Do this: Repeat all of the material exactly as given.

┄┄┄┄┄┄

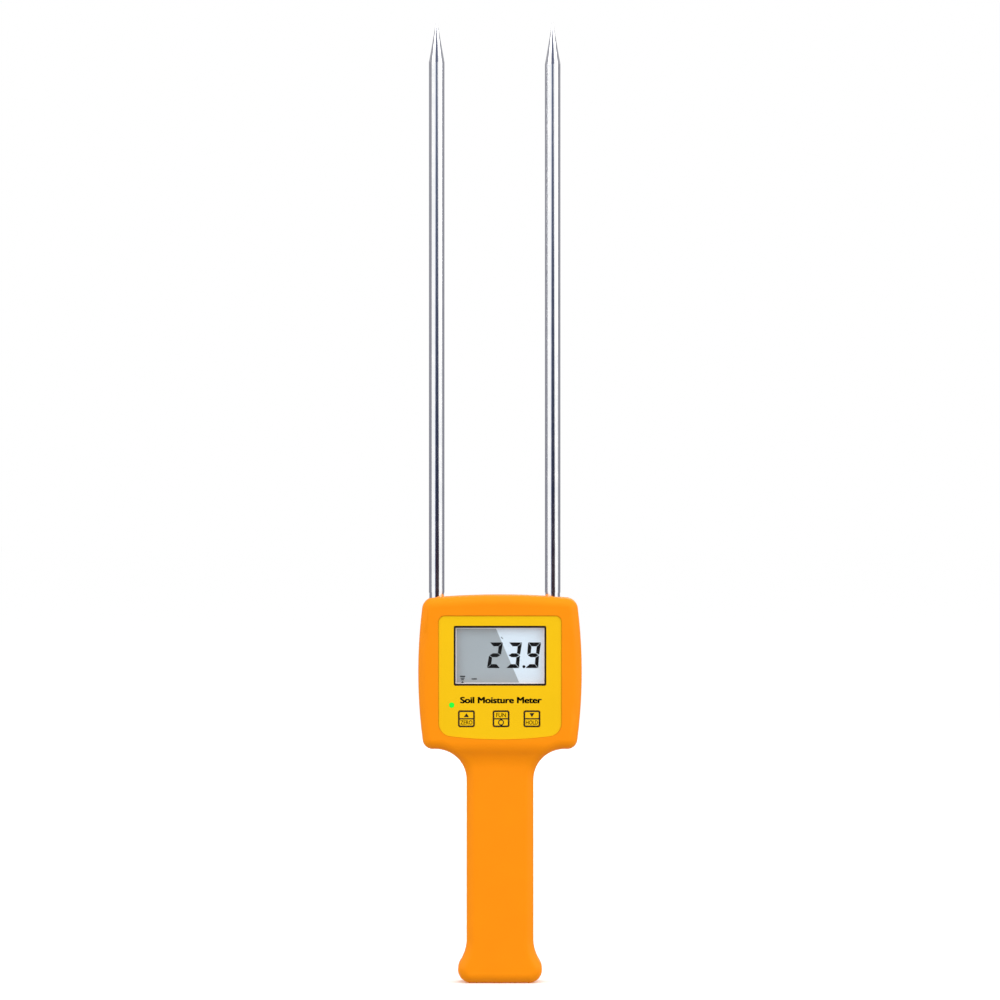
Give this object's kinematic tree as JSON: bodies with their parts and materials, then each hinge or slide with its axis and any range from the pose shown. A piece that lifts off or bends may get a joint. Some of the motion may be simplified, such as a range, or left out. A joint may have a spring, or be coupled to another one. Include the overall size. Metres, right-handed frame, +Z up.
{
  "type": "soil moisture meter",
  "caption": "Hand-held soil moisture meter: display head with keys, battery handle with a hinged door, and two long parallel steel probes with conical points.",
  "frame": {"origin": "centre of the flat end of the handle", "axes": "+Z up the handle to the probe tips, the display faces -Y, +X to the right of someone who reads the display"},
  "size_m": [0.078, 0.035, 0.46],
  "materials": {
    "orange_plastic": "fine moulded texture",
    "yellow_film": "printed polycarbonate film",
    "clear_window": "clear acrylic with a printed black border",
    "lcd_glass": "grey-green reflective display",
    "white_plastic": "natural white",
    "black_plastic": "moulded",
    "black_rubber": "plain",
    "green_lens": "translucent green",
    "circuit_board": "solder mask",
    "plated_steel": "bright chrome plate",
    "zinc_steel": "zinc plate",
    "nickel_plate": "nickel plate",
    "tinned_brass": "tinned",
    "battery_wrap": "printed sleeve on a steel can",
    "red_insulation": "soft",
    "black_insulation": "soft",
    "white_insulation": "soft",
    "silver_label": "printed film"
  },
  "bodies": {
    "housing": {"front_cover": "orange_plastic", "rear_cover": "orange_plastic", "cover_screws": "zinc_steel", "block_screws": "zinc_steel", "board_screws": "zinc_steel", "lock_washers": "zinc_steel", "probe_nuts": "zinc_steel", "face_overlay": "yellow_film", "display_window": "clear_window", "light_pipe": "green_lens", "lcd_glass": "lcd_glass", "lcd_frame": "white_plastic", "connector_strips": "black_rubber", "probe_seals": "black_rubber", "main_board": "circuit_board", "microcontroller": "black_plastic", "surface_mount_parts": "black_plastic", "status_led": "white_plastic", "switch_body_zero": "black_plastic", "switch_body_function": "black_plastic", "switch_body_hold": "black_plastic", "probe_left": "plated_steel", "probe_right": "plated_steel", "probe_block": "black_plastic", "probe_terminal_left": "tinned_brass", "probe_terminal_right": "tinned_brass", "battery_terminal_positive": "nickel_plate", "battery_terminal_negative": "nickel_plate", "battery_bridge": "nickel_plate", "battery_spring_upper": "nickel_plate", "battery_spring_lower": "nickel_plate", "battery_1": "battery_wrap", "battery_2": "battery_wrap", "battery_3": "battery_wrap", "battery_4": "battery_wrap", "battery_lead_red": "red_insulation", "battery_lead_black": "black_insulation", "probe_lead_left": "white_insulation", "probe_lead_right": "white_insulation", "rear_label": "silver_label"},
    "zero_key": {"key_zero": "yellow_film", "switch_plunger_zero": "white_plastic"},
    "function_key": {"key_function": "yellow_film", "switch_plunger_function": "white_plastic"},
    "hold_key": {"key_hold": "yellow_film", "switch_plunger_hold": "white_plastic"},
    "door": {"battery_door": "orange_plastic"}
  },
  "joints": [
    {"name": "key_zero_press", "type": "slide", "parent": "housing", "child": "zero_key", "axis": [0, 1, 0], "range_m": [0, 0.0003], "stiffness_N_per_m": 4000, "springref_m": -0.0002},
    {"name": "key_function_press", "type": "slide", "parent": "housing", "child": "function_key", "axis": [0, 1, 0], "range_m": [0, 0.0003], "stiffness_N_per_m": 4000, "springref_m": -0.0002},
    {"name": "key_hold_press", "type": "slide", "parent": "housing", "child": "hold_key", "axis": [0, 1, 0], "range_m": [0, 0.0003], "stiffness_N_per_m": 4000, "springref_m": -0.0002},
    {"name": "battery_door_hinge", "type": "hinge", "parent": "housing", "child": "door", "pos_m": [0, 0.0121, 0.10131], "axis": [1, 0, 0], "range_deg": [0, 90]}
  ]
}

┄┄┄┄┄┄

Final result:
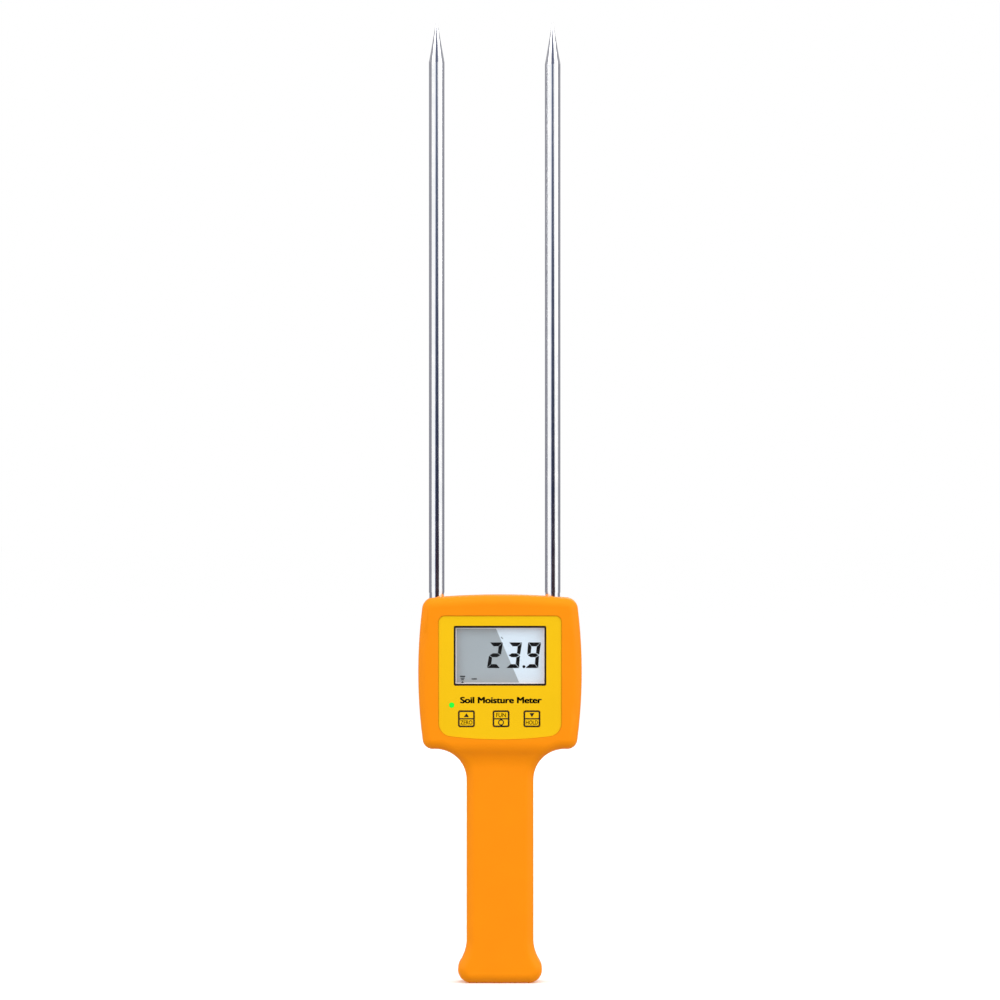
Give this object's kinematic tree as JSON: bodies with their parts and materials, then each hinge or slide with its axis and any range from the pose shown. A piece that lifts off or bends may get a joint. Some of the motion may be simplified, such as a range, or left out. A joint may have a spring, or be coupled to another one. Include the overall size. Metres, right-handed frame, +Z up.
{
  "type": "soil moisture meter",
  "caption": "Hand-held soil moisture meter: display head with keys, battery handle with a hinged door, and two long parallel steel probes with conical points.",
  "frame": {"origin": "centre of the flat end of the handle", "axes": "+Z up the handle to the probe tips, the display faces -Y, +X to the right of someone who reads the display"},
  "size_m": [0.078, 0.035, 0.46],
  "materials": {
    "orange_plastic": "fine moulded texture",
    "yellow_film": "printed polycarbonate film",
    "clear_window": "clear acrylic with a printed black border",
    "lcd_glass": "grey-green reflective display",
    "white_plastic": "natural white",
    "black_plastic": "moulded",
    "black_rubber": "plain",
    "green_lens": "translucent green",
    "circuit_board": "solder mask",
    "plated_steel": "bright chrome plate",
    "zinc_steel": "zinc plate",
    "nickel_plate": "nickel plate",
    "tinned_brass": "tinned",
    "battery_wrap": "printed sleeve on a steel can",
    "red_insulation": "soft",
    "black_insulation": "soft",
    "white_insulation": "soft",
    "silver_label": "printed film"
  },
  "bodies": {
    "housing": {"front_cover": "orange_plastic", "rear_cover": "orange_plastic", "cover_screws": "zinc_steel", "block_screws": "zinc_steel", "board_screws": "zinc_steel", "lock_washers": "zinc_steel", "probe_nuts": "zinc_steel", "face_overlay": "yellow_film", "display_window": "clear_window", "light_pipe": "green_lens", "lcd_glass": "lcd_glass", "lcd_frame": "white_plastic", "connector_strips": "black_rubber", "probe_seals": "black_rubber", "main_board": "circuit_board", "microcontroller": "black_plastic", "surface_mount_parts": "black_plastic", "status_led": "white_plastic", "switch_body_zero": "black_plastic", "switch_body_function": "black_plastic", "switch_body_hold": "black_plastic", "probe_left": "plated_steel", "probe_right": "plated_steel", "probe_block": "black_plastic", "probe_terminal_left": "tinned_brass", "probe_terminal_right": "tinned_brass", "battery_terminal_positive": "nickel_plate", "battery_terminal_negative": "nickel_plate", "battery_bridge": "nickel_plate", "battery_spring_upper": "nickel_plate", "battery_spring_lower": "nickel_plate", "battery_1": "battery_wrap", "battery_2": "battery_wrap", "battery_3": "battery_wrap", "battery_4": "battery_wrap", "battery_lead_red": "red_insulation", "battery_lead_black": "black_insulation", "probe_lead_left": "white_insulation", "probe_lead_right": "white_insulation", "rear_label": "silver_label"},
    "zero_key": {"key_zero": "yellow_film", "switch_plunger_zero": "white_plastic"},
    "function_key": {"key_function": "yellow_film", "switch_plunger_function": "white_plastic"},
    "hold_key": {"key_hold": "yellow_film", "switch_plunger_hold": "white_plastic"},
    "door": {"battery_door": "orange_plastic"}
  },
  "joints": [
    {"name": "key_zero_press", "type": "slide", "parent": "housing", "child": "zero_key", "axis": [0, 1, 0], "range_m": [0, 0.0003], "stiffness_N_per_m": 4000, "springref_m": -0.0002},
    {"name": "key_function_press", "type": "slide", "parent": "housing", "child": "function_key", "axis": [0, 1, 0], "range_m": [0, 0.0003], "stiffness_N_per_m": 4000, "springref_m": -0.0002},
    {"name": "key_hold_press", "type": "slide", "parent": "housing", "child": "hold_key", "axis": [0, 1, 0], "range_m": [0, 0.0003], "stiffness_N_per_m": 4000, "springref_m": -0.0002},
    {"name": "battery_door_hinge", "type": "hinge", "parent": "housing", "child": "door", "pos_m": [0, 0.0121, 0.10131], "axis": [1, 0, 0], "range_deg": [0, 90]}
  ]
}